Marina Tabassum’s Khudi Bari (Bengali for ‘Tiny House’) is an example of a modular mobile home that, in Bangladesh, is low cost, durable, and can be assembled and disassembled within a short time with minimum labor, taking advantage of a rigid space-frame structure to save goods and lives in the wake of flash floods on tiny “desert islands” of sand known as 'chars' that are dotted precariously across the Bengal delta. Land is fluid on the floodplains of Bangladesh, and these islands often break off and erode into the water, making it necessary for people to physically move their home when the land it is placed on may no longer exist. Desert X has commissioned a film about the project in which Tabassum addresses dry and wet cultures and the role of design in enabling life in some of the world’s most extreme climate conditions, drawing connections across deserts and floodplains and shared challenges and possibilities when it comes to imagining adaptable futures.

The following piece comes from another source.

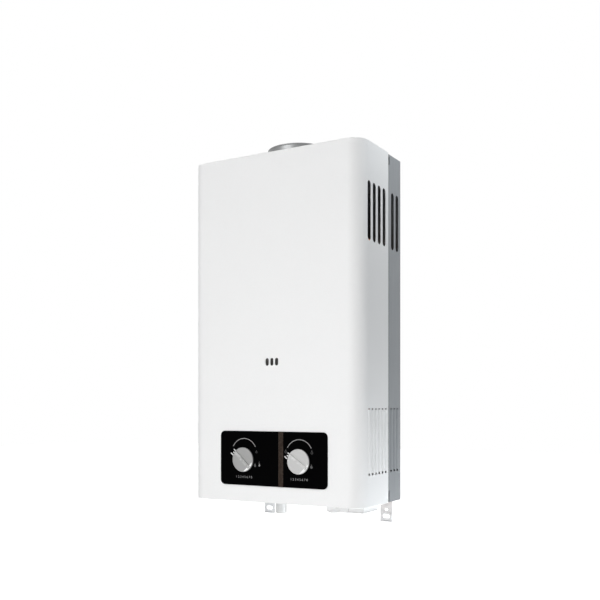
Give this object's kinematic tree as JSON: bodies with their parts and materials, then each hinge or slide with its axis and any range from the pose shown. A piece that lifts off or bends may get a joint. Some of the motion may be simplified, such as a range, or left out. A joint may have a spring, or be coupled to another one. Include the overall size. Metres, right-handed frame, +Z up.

Héctor Zamora’s Chimera is a performative action that transcends, reinvents, and redefines the conventional exhibition space, generating friction between the common roles of public and private, exterior and interior, organic and geometric, savage and methodical, real and imaginary. Zamora implicates visitors’ participation and requires them to question the everyday uses of materials and the functions of space, in this case transforming street vendors, who are ubiquitous in the Coachella Valley but are often invisible in the landscape, into walking sculptures made of balloons, which dissipate as visitors buy the balloons, take them home, and interact with the vendors in a space of dignity.